Возможно, что Достоевский, размышляя над трагическим концом Кроткой, вспоминал и последние переживания Милуши перед уходом из жизни, и то, что «хищный» герой романа Данила «ее странное спокойствие и молчание <…> не понял». [56] Ростовщик в повести Достоевского, погруженный в собственные думы и выдерживающий «систему», упустил «самое главное, самое роковое», прозвучавшее в словах, невольно вырвавшихся у Кроткой в ответ на бурный, истерический порыв мужа: «Ая думала, что вы меня оставите так…». Рассказ Лукерьи о мгновениях, предшествовавших самоубийству, также имеет сходство (разумеется, отдаленное и ситуативное) с описанием в «Пугачевцах» психологического состояния Милуши накануне последнего решения: «Милуша села в углу избы перед новым столом, оперлась лицом себе на руки и просидела так неподвижно и молча около часу…». [57]
56
Там же. С. 450.
57
Там же. С. 453.
В дальнейшем продолжалась интенсивная работа над характером героя повести, о чем свидетельствуют наброски, сделанные приблизительно в середине ноября и предшествующие черновому автографу связной редакции рассказа, датированного Достоевским 19 ноября. Здесь даны два варианта заглавия («Кроткая. Запуганная»), содержится много конкретных композиционных и стилистических указаний: «С строгим удивлением. С горстку. Всё это будет возрастать (то есть впечатление в дальнейшем)»; «В самом конце уже после: я хожу, хожу, хожу — я не знаю, презирала она меня или нет»; «Мелькающие фразы непременно в конце: „Я хотел перевоспитать характер“. Последняя фраза: „Нет, однако же, как же теперь быть“» (XXIV, 326, 329, 332).
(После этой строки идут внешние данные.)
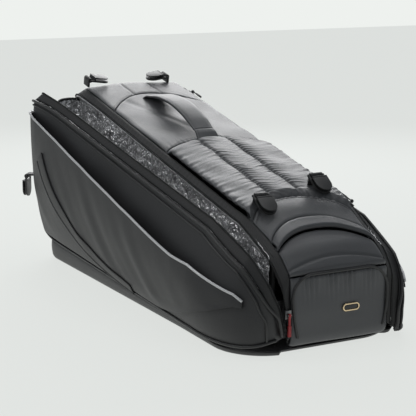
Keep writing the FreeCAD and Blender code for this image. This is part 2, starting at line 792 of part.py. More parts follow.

Черновой автограф связной редакции трижды прерывается набросками, и дата «19 ноября», в сущности, фиксирует момент, когда Достоевский приступил к новой и весьма решительной правке рукописи. Последним в ряду многочисленных подготовительных и черновых материалов является оглавление, возникшее, должно быть, уже в конце ноября, когда началась работа Достоевского над наборной рукописью.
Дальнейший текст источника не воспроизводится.